Karhun kansa (/fi/) is a religious community based on indigenous Finnish spiritual tradition. The community was officially recognized by the Finnish state in December 2013. "Karhun kansa" is Finnish for "People of the Bear". The bear, known as Otso, is the most sacred animal in the Finnish spiritual tradition, and said to be the mythical ancestor of all humankind. Karhun kansa is part of Suomenusko ("Finnish Faith"), the contemporary revival of pre-Christian polytheistic ethnic religion of the Finns. Some members of Karhun kansa call their faith 'väenusko' rather than 'suomenusko'. The first part of the term 'väenusko' stems from a Finnish word 'väki', which refers to people, and also both unseen and visible powers that are part of traditional Finnic mythology.

== Annual festivities ==
A great many rituals are performed throughout the year by Karhun kansa members, and these may vary from one individual and family to the next. Karhun kansa as a community holds four annual ceremonies:
- Kekri, late October - early November
- Talvennapa ("heart of winter", literally "navel of winter"), mid-January
- Ukonvakka (also Hela or Toukojuhla), during May
- Karhujuhla (or "Bear Celebration" in English), 13 July

Kekri is characterized by great feasting, thanks to the natural bounty provided by the past growing season. Kekri is also time for remembering the departed of one's family, so food offerings are made to the dead and to the familial forebears. Kekri also signifies the end of the year, and beginning of winter. Talvennapa celebrates the passing of midwinter, and it is when the bear is said to "turn its side". The sun wins the darkness, and the days will get longer ever faster. Rituals and songs accompany talvennapa ceremonies, and special lights are lit.

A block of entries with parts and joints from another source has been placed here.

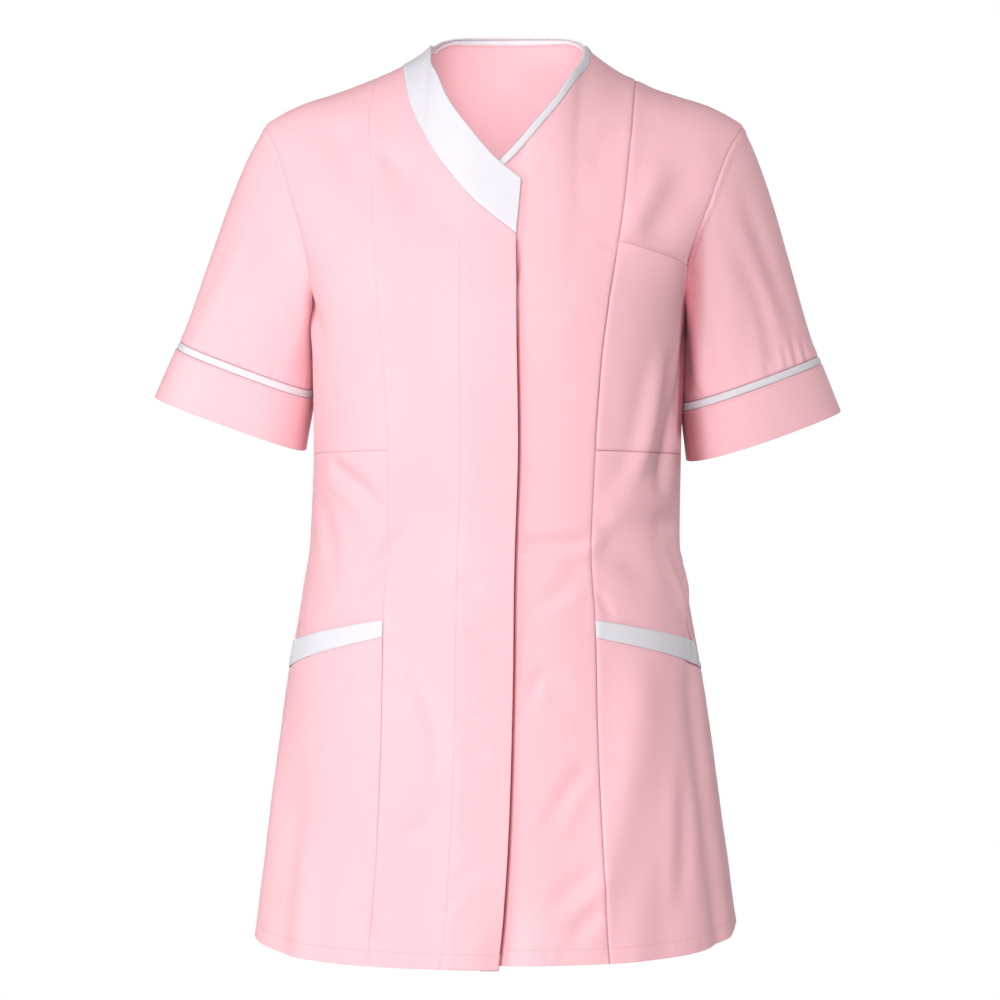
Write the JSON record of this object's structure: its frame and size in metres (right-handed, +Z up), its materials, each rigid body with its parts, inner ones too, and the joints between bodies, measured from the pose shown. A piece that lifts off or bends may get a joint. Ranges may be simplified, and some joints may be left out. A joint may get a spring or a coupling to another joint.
{
  "type": "medical tunic",
  "caption": "Short-sleeved medical tunic with a crossed V neck, concealed front opening, contrast trims, hip and chest pockets, filled out as worn and open at neck, sleeves and hem.",
  "frame": {"origin": "midway between the two points where the neckline crosses the shoulder seams, where the tunic hangs on its wearer", "axes": "+X to the wearer's left, -Y to the front, +Z up"},
  "size_m": [0.5606, 0.2766, 0.7456],
  "materials": {
    "pink_twill": "matt woven polyester and cotton",
    "white_twill": "matt woven polyester and cotton"
  },
  "bodies": {
    "root": {"front_right": "pink_twill", "front_left": "pink_twill", "upper_side_right": "pink_twill", "upper_side_left": "pink_twill", "lower_side_right": "pink_twill", "lower_side_left": "pink_twill", "hip_pocket_right": "pink_twill", "hip_pocket_left": "pink_twill", "chest_pocket_left": "pink_twill", "back": "pink_twill", "sleeve_right": "pink_twill", "sleeve_left": "pink_twill", "cuff_right": "pink_twill", "cuff_left": "pink_twill", "neck_band": "white_twill", "neck_binding": "white_twill", "pocket_band_right": "white_twill", "pocket_band_left": "white_twill", "sleeve_trim_right": "white_twill", "sleeve_trim_left": "white_twill"}
  },
  "joints": []
}
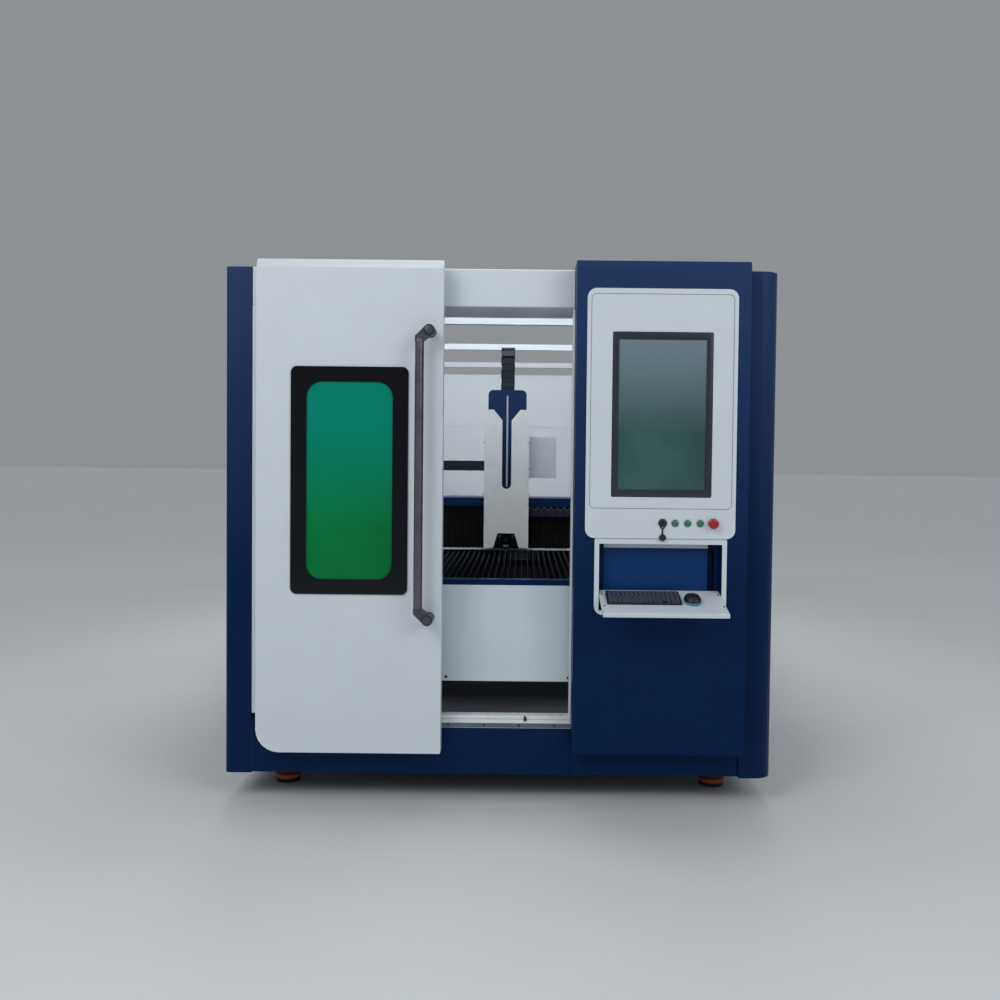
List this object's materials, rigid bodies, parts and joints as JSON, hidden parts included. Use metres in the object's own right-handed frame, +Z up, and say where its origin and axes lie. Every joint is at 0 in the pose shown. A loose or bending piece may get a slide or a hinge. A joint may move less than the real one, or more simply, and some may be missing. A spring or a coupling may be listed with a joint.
{
  "type": "laser cutting machine",
  "caption": "Enclosed flat-bed laser cutting machine with a sliding front door, slat bed, moving gantry and head, and a control cabinet with a fold-down keyboard tray.",
  "frame": {"origin": "centre of the outer box on the floor", "axes": "+Z up, front towards -Y, +X to the right of someone in front of it"},
  "size_m": [2.18, 3.6495, 2.1436],
  "materials": {
    "bellows_cloth": "matt",
    "black_paint": "matt",
    "black_rubber": "matt",
    "button_green": "gloss",
    "chain_plastic": "matt",
    "dark_steel": "satin",
    "grey_sheet": "satin",
    "handle_bronze": "anodised",
    "key_plastic": "matt",
    "mouse_plastic": "gloss",
    "navy_paint": "satin",
    "rail_steel": "polished",
    "safety_glass": "gloss",
    "satin_steel": "satin",
    "screen_glass": "gloss",
    "slat_steel": "oxidised",
    "stop_red": "gloss",
    "white_paint": "satin"
  },
  "bodies": {
    "enclosure": {"base_frame": "navy_paint", "foot_front_left": "dark_steel", "foot_front_right": "dark_steel", "foot_middle_left": "dark_steel", "foot_middle_right": "dark_steel", "foot_rear_left": "dark_steel", "foot_rear_right": "dark_steel", "left_pillar": "navy_paint", "right_pillar": "navy_paint", "header_beam": "white_paint", "fixed_front_panel": "white_paint", "left_side_panel": "navy_paint", "right_side_panel": "navy_paint", "roof_frame": "white_paint", "rear_frame": "white_paint", "rear_panel": "white_paint", "sill_rail": "white_paint", "bed_frame": "navy_paint", "apron_panel": "satin_steel", "scrap_pan": "dark_steel", "y_rail_left": "rail_steel", "y_rail_right": "rail_steel", "slat_table": "slat_steel", "control_cabinet": "navy_paint", "control_panel": "white_paint", "port_collar": "black_paint", "screen_bezel": "black_paint", "screen_glass": "screen_glass", "keyboard_frame": "white_paint", "door_track": "rail_steel"},
    "door": {"door_panel": "white_paint", "window_frame": "black_paint", "window_glass": "safety_glass", "handle_tube": "handle_bronze", "handle_bracket_lower": "black_paint", "handle_bracket_upper": "black_paint", "door_runner_left": "rail_steel", "door_runner_right": "rail_steel"},
    "gantry": {"gantry_beam": "navy_paint", "gantry_truck_left": "dark_steel", "gantry_truck_right": "dark_steel", "bellows_left": "bellows_cloth", "bellows_right": "bellows_cloth", "x_chain_lower": "chain_plastic"},
    "cross_chain": {"x_chain_bend": "chain_plastic"},
    "carriage": {"x_carriage": "dark_steel", "side_plate": "grey_sheet", "x_chain_upper": "chain_plastic", "z_chain": "chain_plastic"},
    "head_slide": {"head_plate": "navy_paint", "head_cover": "white_paint", "cutting_head": "dark_steel"},
    "keyboard_flap": {"keyboard_tray": "white_paint", "keyboard": "key_plastic", "mouse": "mouse_plastic"},
    "first_button": {"button_1": "button_green"},
    "second_button": {"button_2": "button_green"},
    "third_button": {"button_3": "button_green"},
    "stop": {"stop_button": "stop_red"},
    "dust_cap": {"port_cap": "black_rubber"}
  },
  "joints": [
    {"name": "door_slide", "type": "slide", "parent": "enclosure", "child": "door", "axis": [1, 0, 0], "range_m": [0, 0.503]},
    {"name": "gantry_travel", "type": "slide", "parent": "enclosure", "child": "gantry", "axis": [0, 1, 0], "range_m": [-0.93, 1.45]},
    {"name": "cross_travel", "type": "slide", "parent": "gantry", "child": "carriage", "axis": [1, 0, 0], "range_m": [-0.62, 0.62], "deforming": ["bellows_left", "bellows_right", "x_chain_upper", "x_chain_lower"]},
    {"name": "chain_roll", "type": "slide", "parent": "gantry", "child": "cross_chain", "axis": [1, 0, 0], "range_m": [-0.31, 0.31]},
    {"name": "head_lift", "type": "slide", "parent": "carriage", "child": "head_slide", "axis": [0, 0, 1], "range_m": [0, 0.075], "deforming": ["z_chain"]},
    {"name": "tray_hinge", "type": "hinge", "parent": "enclosure", "child": "keyboard_flap", "pos_m": [0.6195, -1.63498, 0.8465], "axis": [-1, 0, 0], "range_deg": [0, 104.2]},
    {"name": "first_button_press", "type": "slide", "parent": "enclosure", "child": "first_button", "axis": [0, 1, 0], "range_m": [0, 0.004], "stiffness_N_per_m": 300},
    {"name": "second_button_press", "type": "slide", "parent": "enclosure", "child": "second_button", "axis": [0, 1, 0], "range_m": [0, 0.004], "stiffness_N_per_m": 300},
    {"name": "third_button_press", "type": "slide", "parent": "enclosure", "child": "third_button", "axis": [0, 1, 0], "range_m": [0, 0.004], "stiffness_N_per_m": 300},
    {"name": "stop_press", "type": "slide", "parent": "enclosure", "child": "stop", "axis": [0, 1, 0], "range_m": [0, 0.005]},
    {"name": "cap_swing", "type": "hinge", "parent": "enclosure", "child": "dust_cap", "pos_m": [0.6245, -1.65503, 1.1145], "axis": [0, 1, 0], "range_deg": [-80, 80]}
  ],
  "couplings": [
    {"joint": "chain_roll", "follows": "cross_travel", "ratio": 0.5}
  ]
}
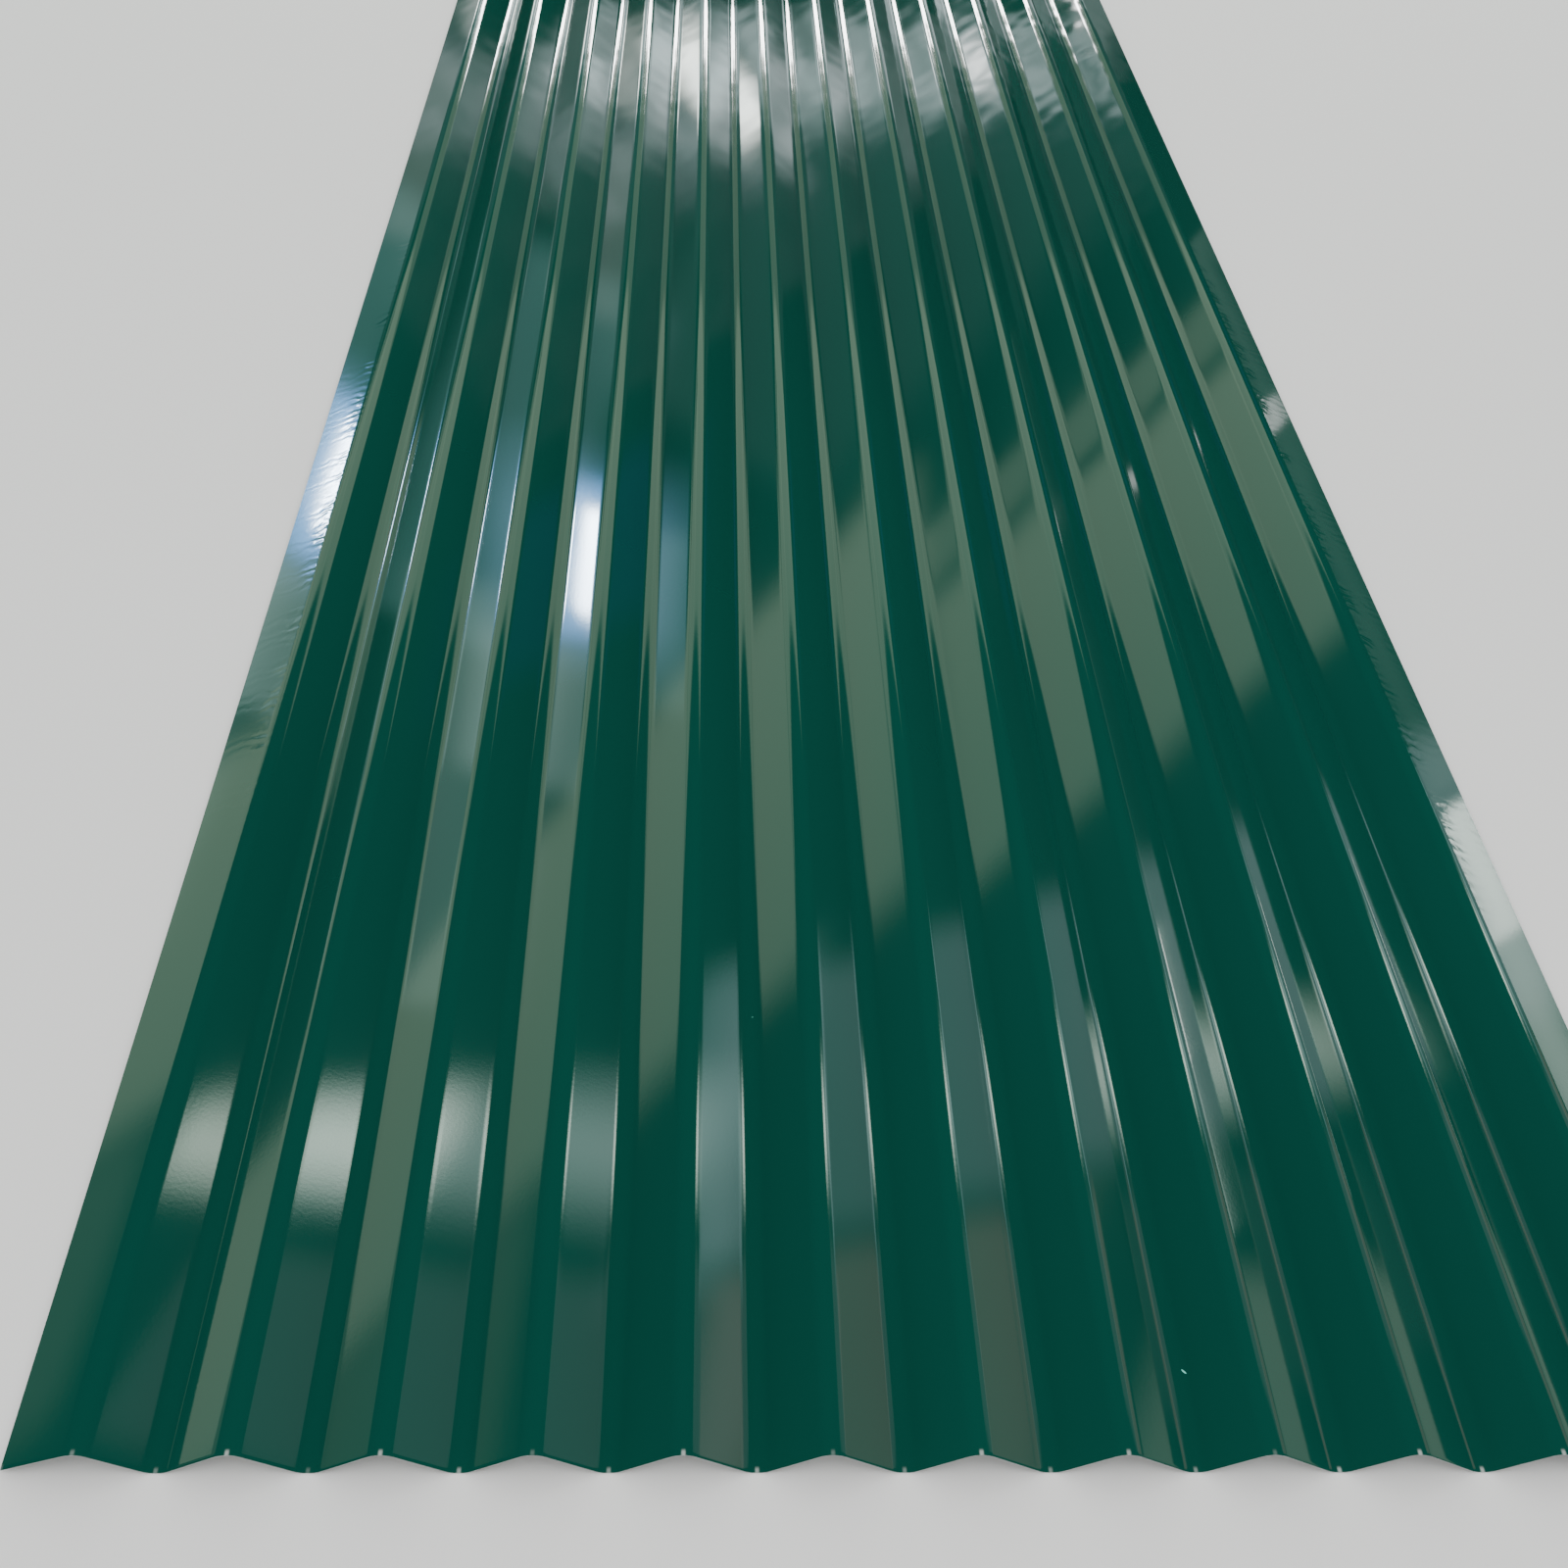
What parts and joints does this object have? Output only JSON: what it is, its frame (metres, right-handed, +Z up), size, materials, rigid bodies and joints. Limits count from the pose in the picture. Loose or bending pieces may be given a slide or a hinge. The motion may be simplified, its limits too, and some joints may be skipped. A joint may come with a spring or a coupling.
{
  "type": "corrugated metal sheet",
  "caption": "Corrugated steel roofing sheet, painted glossy dark green, with round crests and troughs joined by flat flanks and a flatter strip along each free edge.",
  "frame": {"origin": "middle of the sheet, on the floor that its troughs lie on", "axes": "+X across the corrugations, +Y along them, +Z up out of the painted top face"},
  "size_m": [0.9122, 2.44, 0.018],
  "materials": {
    "painted_steel": "glossy dark green paint over galvanised steel"
  },
  "bodies": {
    "root": {"corrugated_sheet": "painted_steel"}
  },
  "joints": []
}
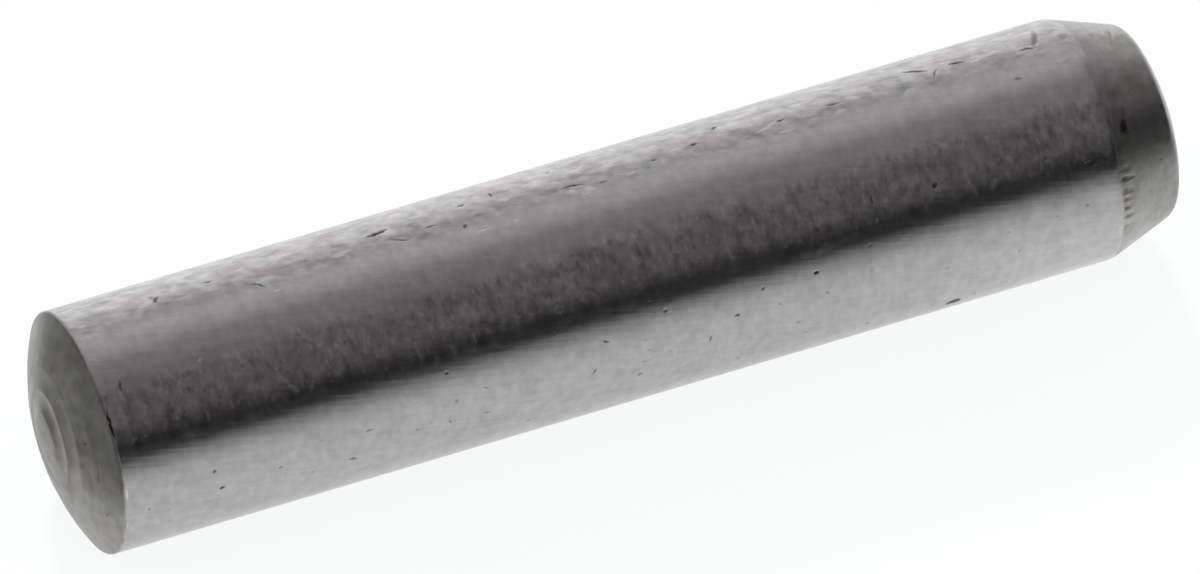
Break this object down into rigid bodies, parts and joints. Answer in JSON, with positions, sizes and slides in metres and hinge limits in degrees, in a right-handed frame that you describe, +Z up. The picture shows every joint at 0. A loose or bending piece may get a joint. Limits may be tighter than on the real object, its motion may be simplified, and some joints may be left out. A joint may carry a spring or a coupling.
{
  "type": "dowel pin",
  "caption": "Straight hardened steel dowel pin with a crowned end and a short tapered lead end.",
  "frame": {"origin": "on the pin's axis, halfway between its two ends", "axes": "+X along the axis towards the tapered lead end, +Z up as the pin lies"},
  "size_m": [0.024, 0.005, 0.005],
  "materials": {
    "ground_steel": "centreless ground, with turned ends"
  },
  "bodies": {
    "root": {"pin": "ground_steel"}
  },
  "joints": []
}
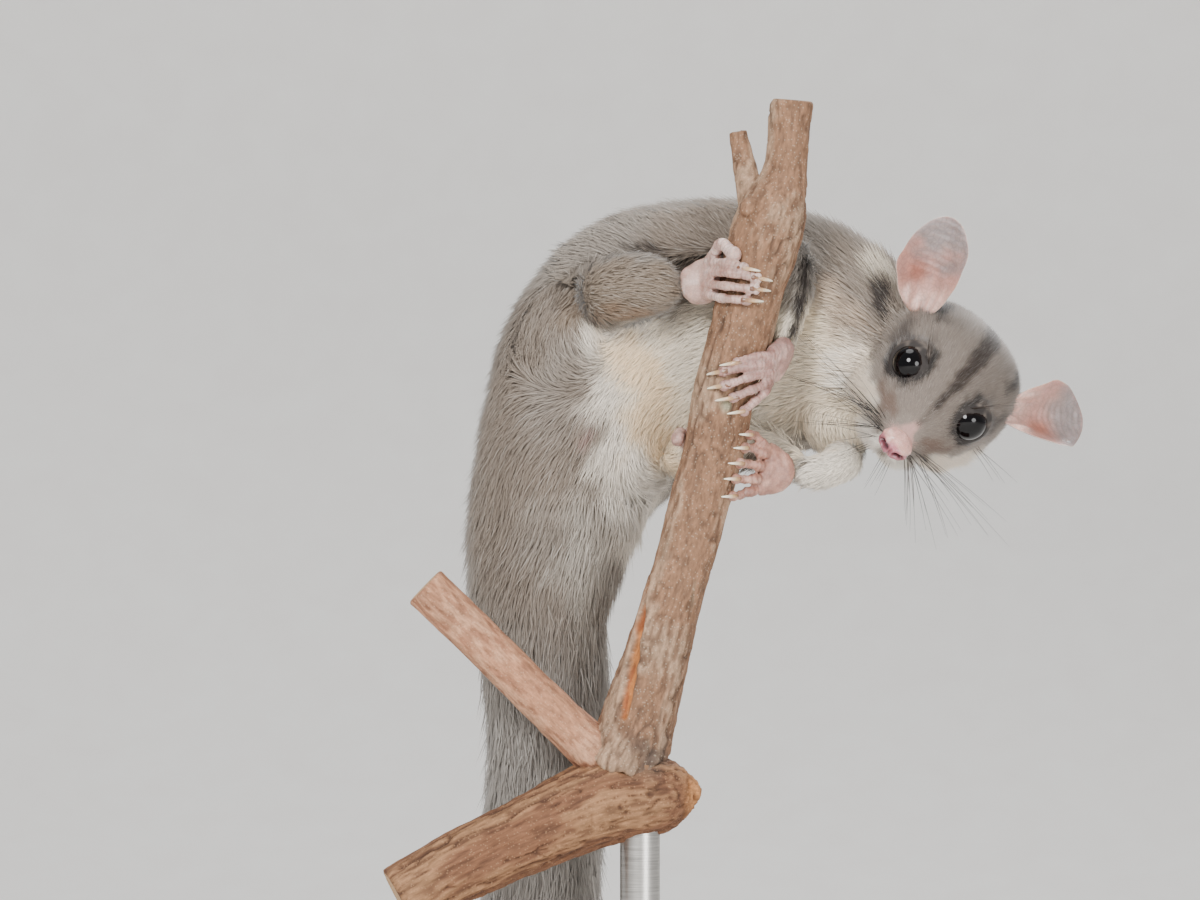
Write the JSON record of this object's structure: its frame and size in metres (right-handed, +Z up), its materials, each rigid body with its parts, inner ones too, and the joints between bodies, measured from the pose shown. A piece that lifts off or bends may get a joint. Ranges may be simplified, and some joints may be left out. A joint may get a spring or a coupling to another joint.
{
  "type": "sugar glider display model",
  "caption": "Life-size still model of a sugar glider clinging belly-on to a cut branch, tail hanging, head turned to the side, held on a flat base by a rod.",
  "frame": {"origin": "centre of the stand base's underside", "axes": "+Z up; -Y is the side the animal's belly faces; +X is towards its head"},
  "size_m": [0.1512, 0.116, 0.2804],
  "materials": {
    "grey_fur": "soft short fur",
    "pink_skin": "bare soft skin",
    "wet_eye": "wet gloss",
    "bark": "rough bark",
    "stained_wood": "stained and oiled",
    "steel_rod": "brushed"
  },
  "bodies": {
    "root": {"head": "grey_fur", "lower_jaw": "grey_fur", "neck": "grey_fur", "torso": "grey_fur", "tail_root": "grey_fur", "tail_middle": "grey_fur", "tail_tip": "grey_fur", "upper_arm_right": "grey_fur", "upper_arm_left": "grey_fur", "forearm_right": "grey_fur", "forearm_left": "grey_fur", "thigh_right": "grey_fur", "thigh_left": "grey_fur", "shank_right": "grey_fur", "shank_left": "grey_fur", "membrane_right": "grey_fur", "membrane_left": "grey_fur", "nose": "pink_skin", "ear_right": "pink_skin", "ear_left": "pink_skin", "hand_right": "pink_skin", "hand_left": "pink_skin", "foot_right": "pink_skin", "foot_left": "pink_skin", "eye_right": "wet_eye", "eye_left": "wet_eye", "perch_stem": "bark", "perch_bough": "bark", "perch_side_stem": "bark", "stand_base": "stained_wood", "stand_rod": "steel_rod"}
  },
  "joints": []
}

Ukonvakka usually takes place during May, and celebrations mark the beginning of growing season and increasing natural fertility. Rituals are aimed at promoting all kinds of future harvest. A sacred bonfire is lit in the beginning of the ceremonies, and songs are performed, followed by a feast.

The Bear Celebration or the Bear Day has special significance for Karhun kansa community. Bear as a supernatural and holy ancestral being is invited to the feast, and numerous rituals are performed to venerate him, and in order to secure his kindness and future cooperation.

== Other ceremonies ==
Karhun kansa has the right to conduct judicially valid marriage ceremonies. These ceremonies are performed according to the appropriate religious wishes of the couple in question. The community can also perform naming ceremonies, memorial services and funerals.

=== Marriages ===
During 2016 at least one member of the People of The Bear received from the Finnish magistrate's office the right to officiate at marriages. In expectation of the new gender neutral marriage law that will come into effect 1 March 2017, People of The Bear has announced itself ready to marry same sex couples. People of The Bear has said however, that one of the parties willing to get married need to have "a living relationship to Finnish traditional beliefs or Finnic mythology".

== See also ==
- Finnish neopaganism
- Uralic neopaganism
- Neopaganism

== Resources ==
- Bear Ceremonialism in the Northern Hemisphere (A. Irving Hallowell, 1926)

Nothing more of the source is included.